Current probiotic treatments, which promote the growth of helpful bacteria, have been ineffective against the infection, also known as C. diff.
But work being done at U.Va.’s Division of Infectious Diseases and International Health could lead to a new treatment by the end of the calendar year, according to Dr. Bill Petri, chief of the division. That’s an unusually optimistic estimate in medical research, where scientific breakthroughs predate new treatments by several years.
“Some of these advanced probiotics are actually being tested today in the clinic for their role,” Petri said. “We’re actually participating in advanced clinical trials at U.Va.”
Immunologist Erica L. Buonomo was the driving force behind the new discovery, Petri said, which has to do with the role of white blood cells in protecting against C. diff.

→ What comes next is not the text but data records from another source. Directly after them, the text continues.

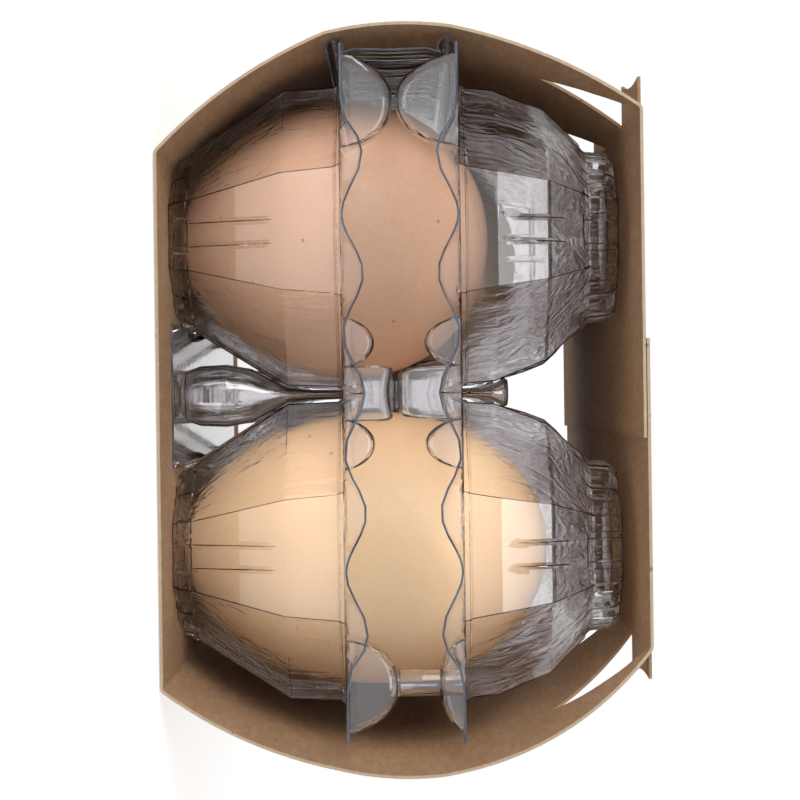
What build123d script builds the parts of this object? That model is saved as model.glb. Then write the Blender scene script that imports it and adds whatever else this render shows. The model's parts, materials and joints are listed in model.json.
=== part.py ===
"""A six-egg carton: a clear formed tray and lid, hinged by a spine strip, inside a kraft board sleeve.

Frame: millimetres, +Z up, +Y along the carton, origin on the sleeve's underside.
The hinge is on the -X side and the latch on the +X side. Eggs 1 to 3 stand in the hinge-side row and
4 to 6 in the latch-side row, each row counted from the front (-Y) end.

The sleeve opens with the clamshell. Its hinge side folds on two scores that lie beside the
clamshell's two living hinges, and its latch side parts along a perforated line.
"""

import os
from math import cos, hypot, pi, sqrt, tan

from build123d import *

# ---- Eggs and their cells -------------------------------------------------------------------------
EGG_WIDTH = 43.2  # diameter of the widest egg that the cells are made for
CELL_ROOM = 2.8  # how much wider a cell's mouth is than that egg
CELL_WEB = 2.0  # rim left between the mouths of two neighbouring cells
COLUMNS = 3  # cells along the carton
ROWS = 2  # cells across the carton
EGG_CLEARANCE = 0.35  # between an egg and the cell it stands in
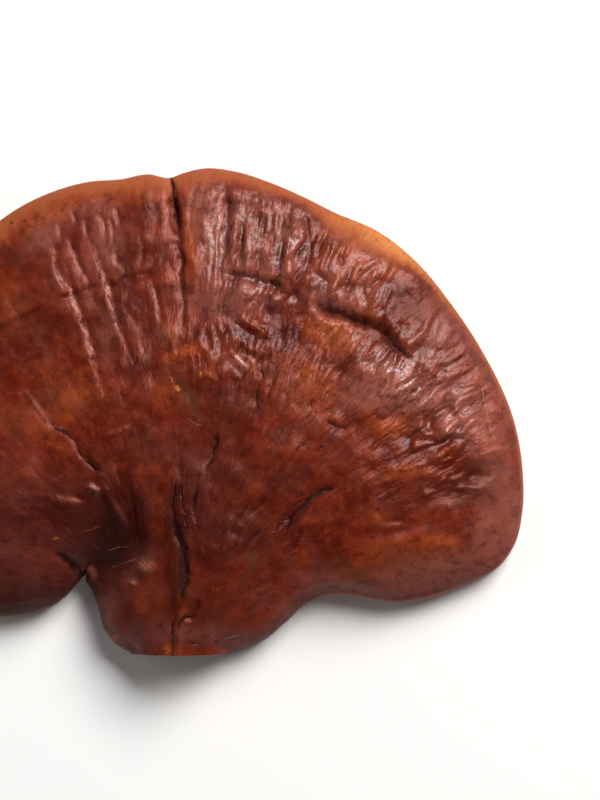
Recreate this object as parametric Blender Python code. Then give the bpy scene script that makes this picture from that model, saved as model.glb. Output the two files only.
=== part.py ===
"""Reishi mushroom: one kidney-shaped cap with the stub it grew on, cut flat off its log and laid on its pores.

The body is a single closed solid. Seen from above its outline is star-shaped about CENTRE and is cut
straight across the stub at CUT_Y. The crust is a height field over that plan: a blunt growing edge that
rises to a dome, thickest at the stub, with the split, furrows, creases, folds, hollow and lumps of the
dried cap pressed into it. The pore face is flat and is what the mushroom lies on.

Plan sizes are in millimetres, +Y away from the stub, +Z up through the crust.
"""

import math
from dataclasses import dataclass

import bmesh
import bpy
import numpy as np

MM = 0.001

# Driving sizes, in millimetres
CUT_Y = -69.9  # the plane of the flat cut across the stub
RIM_HEIGHT = 4.0  # height of the widest line of the growing edge above the pore face
EDGE_BODY = 10.5  # thickness that the crust gains over the rim line far from the stub
STUB_BODY = 21.0  # the same at the stub
BODY_REACH = 125.0  # distance from the stub over which the body thins
EDGE_REACH = 45.0  # distance from the outline over which the crust still climbs
EDGE_ROUNDNESS = 2.4  # exponent of the superellipse that the edge follows
UNDER_ROUND = 3.5  # how far the edge tucks in below its widest line
UNDER_FADE = 6.0  # distance from the cut over which that tuck begins
RELIEF_FADE = 4.0  # distance from the outline over which relief starts

# Resolution
GRID_CELLS = 200  # cells along each side of the crust's grid
OUTLINE_SAMPLES = 900  # points along the outline for measuring distance to it
UNDER_RINGS = 4  # rings between the widest line and the pore face
TRIANGLES = 9600  # triangles that the finished solid keeps
SNAP = 0.03  # a point this near a flat face is put on it

SEED = 5722

# Colour and finish of the crust
CRUST_COLOUR = (0.165, 0.042, 0.024, 1.0)
CRUST_ROUGHNESS = 0.42

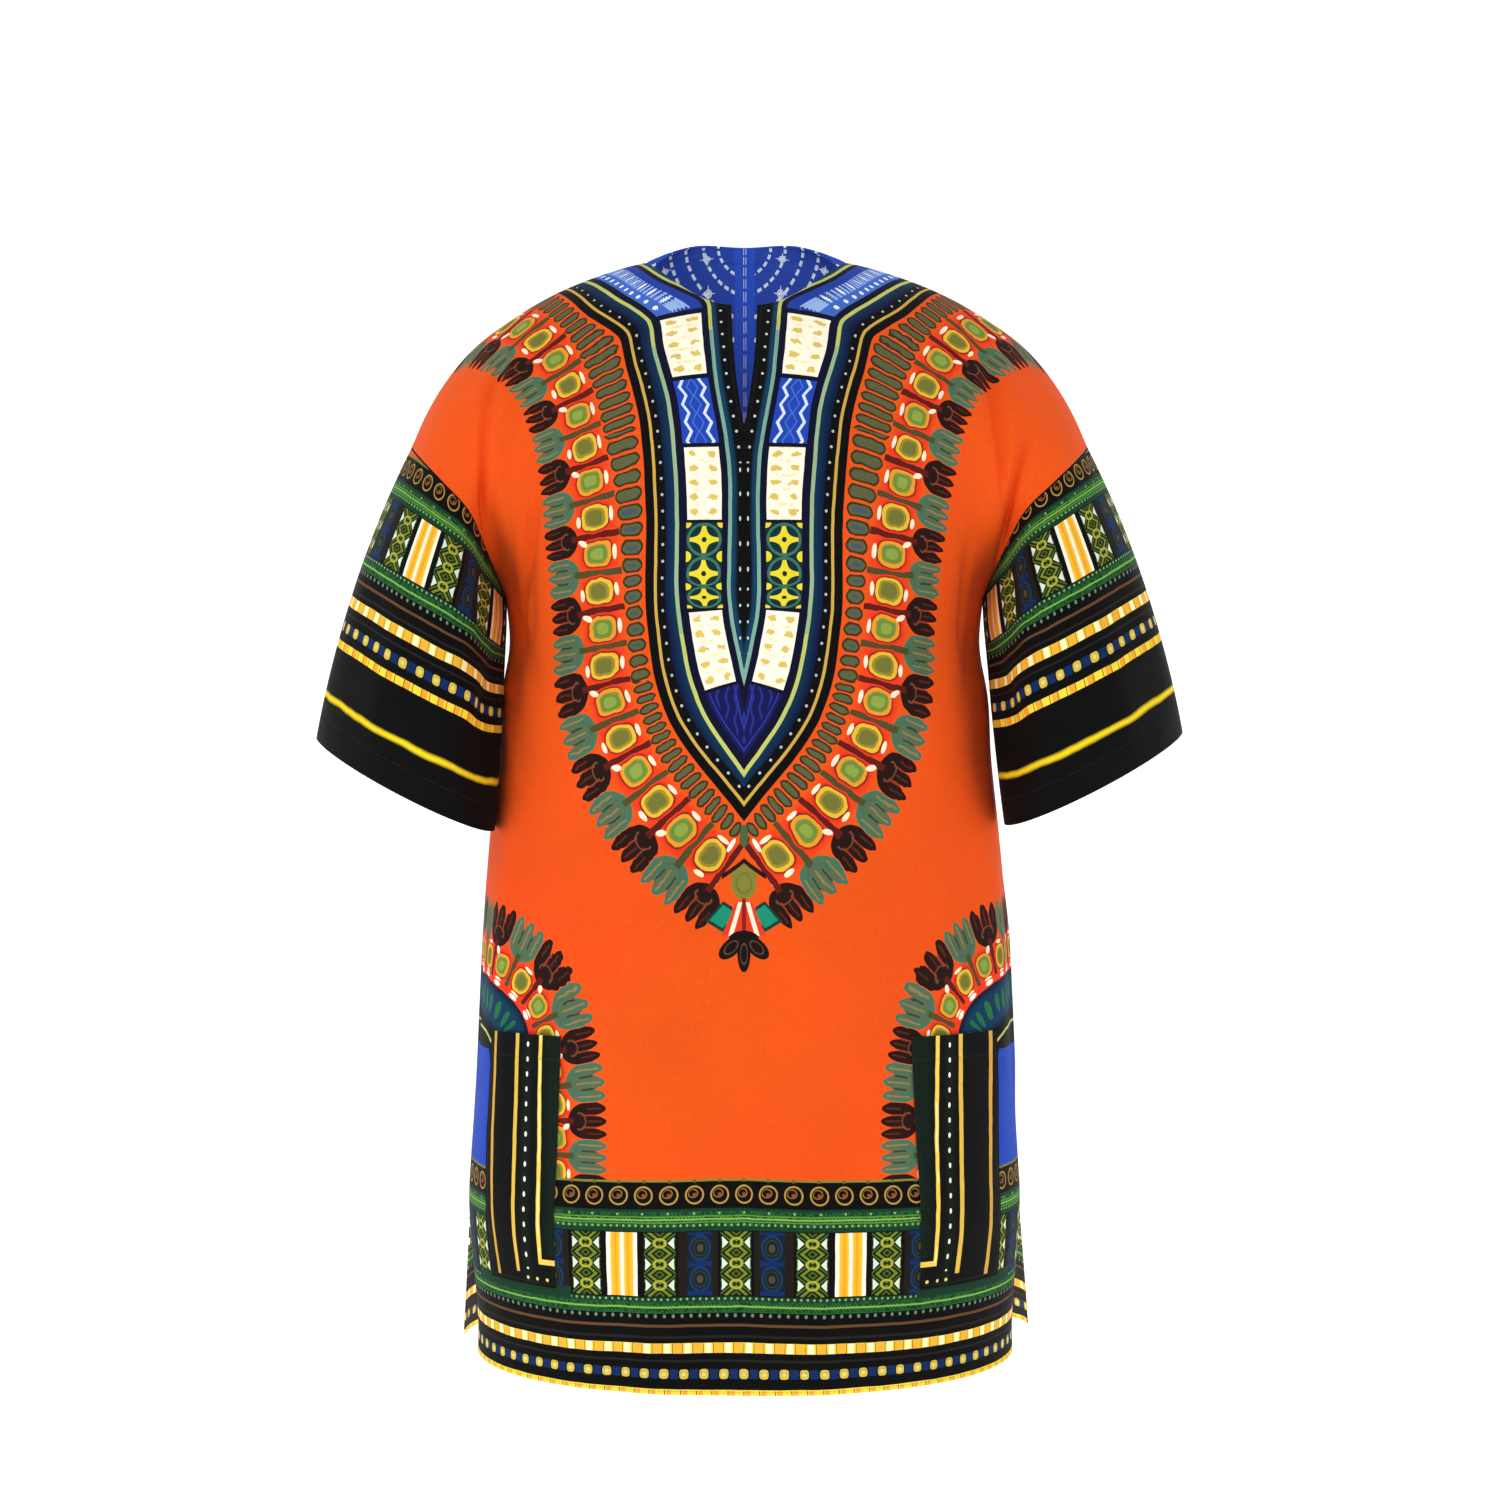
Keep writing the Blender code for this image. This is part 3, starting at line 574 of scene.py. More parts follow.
def fringe_print(dyes, ring, run, pitch, size, heel, keep):
    """Fringe along a line: ringed cells with stems between them, and two kinds of tulip in turn.

    ring is the distance outward from the line of cells and run the length along it, 0 at the
    middle of a cell. Each tulip grows from a stem, starts at its heel and has three fingers.
    """
    wide = pitch / FRINGE_PITCH
    cell = run.wrapped(pitch)
    dyes.lay((230, 58, 28), ring.near(-0.0005 * size, 0.0150 * size, 0.0030) * 0.75 & keep)
    stem = ring.between(-0.0178 * size, heel + 0.0040) & keep
    rise = (ring - heel) * (1 / 0.0275)
    for start, ground, gap in ((pitch / 2, BROWN_BLACK, (146, 52, 30)),
                               (-pitch / 2, (52, 116, 94), (40, 66, 50))):
        x = abs((run - start).wrapped(2 * pitch))
        tooth = x.every(0.0083 * wide)
        teeth = tooth * tooth * (18000 / wide ** 2)
        outline = oval(x, rise.by("MINIMUM", 0.42) - 0.42, 0.0120 * wide, 0.43)
        body = outline.under(1) & (rise + teeth).under(1) & rise.over(-0.02) & keep
        dyes.lay(ground, body)
        fingers = rise.over(0.36) & body
        if ground is BROWN_BLACK:
            curl = oval(x, rise - 0.30, 0.0056 * wide, 0.16)
            dyes.lay((104, 66, 42), curl.near(1, 0.12) & rise.over(0.24) & body)
            dyes.lay((84, 34, 24), tooth.under(0.0006 * wide) & rise.between(0.50, 0.88) & body)
        else:
            dyes.lay((86, 102, 74), outline.under(0.86) & (rise + teeth).under(0.93) & body)
            dyes.lay((58, 108, 86), oval(x, rise - 0.42, 0.0072 * wide, 0.26).near(1, 0.11)
                     & rise.under(0.50) & body)
            dyes.lay((132, 122, 78), tooth.under(0.0006 * wide) & rise.between(0.28, 0.90) & body)
        dyes.lay(gap, (x - 0.0040 * wide).near(0, 0.0006 * wide) & fingers)
        dyes.lay((92, 26, 20) if ground is BROWN_BLACK else (78, 72, 38),
                 x.under(0.0021 * wide) & stem)

    other = abs(run.wrapped(2 * pitch)).over(pitch / 2)
    rim = oval(abs(cell).by("POWER", 1.35), abs(ring + 0.0004 * size).by("POWER", 1.35),
               (0.0107 * wide) ** 1.35, (0.0132 * size) ** 1.35)
    rim = rim + uneven(dyes.tree, 160, 0.20)
    dyes.lay((232, 50, 30), rim.under(1) & keep)
    dyes.lay((134, 44, 22), rim.under(0.85) & keep)
    dyes.lay((230, 180, 50), rim.under(0.73) & keep)
    dyes.lay((226, 150, 42), rim.under(0.73) & other & keep)
    dyes.lay((150, 132, 48), rim.under(0.50) & keep)
    dyes.lay((112, 112, 48), rim.under(0.34) & keep)
    dyes.lay((98, 136, 58), rim.under(0.42) & other & keep)
    dyes.lay((138, 156, 66), rim.under(0.24) & other & keep)
    pale = (246, 228, 198)
    dyes.lay(pale, spot(cell, ring + 0.0134 * size, 0.0046 * wide, 0.0016 * size) & keep)
    dyes.lay(pale, spot(cell - 0.0010, ring - 0.0128 * size, 0.0038 * wide, 0.0017 * size)
             & ~other & keep)
    lean_x, lean_y = cell + 0.0082 * wide, ring - 0.0104 * size
    dyes.lay(pale, spot(lean_x + lean_y * 0.6, lean_y - lean_x * 0.6, 0.0022 * wide,
                        0.0042 * size) & other & keep)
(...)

Buonomo found that a particular type of white blood cells, called eosinophils, act as a barrier against the infection, which breaks down the lining of the gut. These eosinophils are recruited by a protein called IL-25. A serious C. diff infection kills eosinophils, allowing the bacteria to enter the gut.
The researchers found that gut bacteria stimulate the production of IL-25, so the right probiotic could help with the production of protective eosinophils.
“We identified a pathway in the immune response that reduces the severity of an infection,” Buonomo said. “When we activate this pathway, we find mice are a lot less sick.”
The discovery would be especially helpful for elderly patients, who are most at risk. It also could have larger implications in the world of microbiology.
Eosinophils are best known for their role in allergic reactions and asthma attacks, when a high number of eosinophils cause inflammation.
The function of these cells was not entirely clear before Buonomo’s discovery. She believes this knowledge could help doctors fight other types of gastrointestinal disorders, such as irritable bowel syndrome.